One more quiet benefit: inherited property is automatically treated as long-term, so even if you sell within a year of inheriting, the gain gets long-term capital gain rates rather than ordinary rates. The full mechanics of a sale, including how recapture is computed on your years, live in selling a rental property. If you would rather keep the property and defer entirely, that is the 1031 conversation, but for most heirs the step-up has already done the heavy lifting.

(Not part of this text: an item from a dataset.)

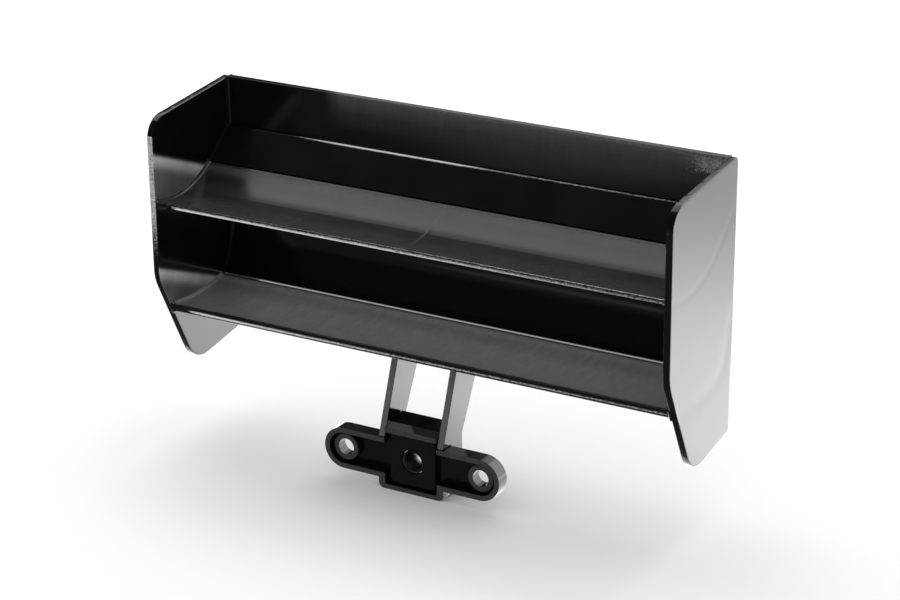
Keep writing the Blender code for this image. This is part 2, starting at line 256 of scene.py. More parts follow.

The number you have to defend is the one to file away first
Everything above rests on a single input you cannot recreate later: the date-of-death fair market value and the appraisal that proves it. Set that record up correctly at the start, with the land-and-building split written down and the appraisal stored, and the new depreciation schedule, the wiped recapture, and the eventual sale all compute off it cleanly. With rents.ai you can set up the inherited property at its stepped-up basis with a clean new MACRS schedule, and the document storage holds the appraisal that substantiates your date-of-death value next to the property it belongs to. It will not tell you what that value is or stand in for the appraiser, and it does not file anything; what it does is keep the basis, the split, and the proof in one place so the number is not a guess three years from now. If you are weighing whether to keep or sell, the wider what to do when you inherit a rental guide covers the non-tax decisions too.
The primary sources behind all of this are Publication 551 (basis of inherited property), Publication 559 (survivors and beneficiaries), and Publication 527 (residential rental property and placed-in-service rules), with the schedule itself filed on Form 4562. They are dry, but they are the rules every other article is paraphrasing.
A footnote in the register it deserves: these are estimates to organize your year for your CPA, not tax advice. The alternate valuation election, the land-and-building split, community-property step-up rules, and anything involving an estate return have exceptions this guide skips. Bring your CPA the appraisal and a clean basis record and let them make the rulings.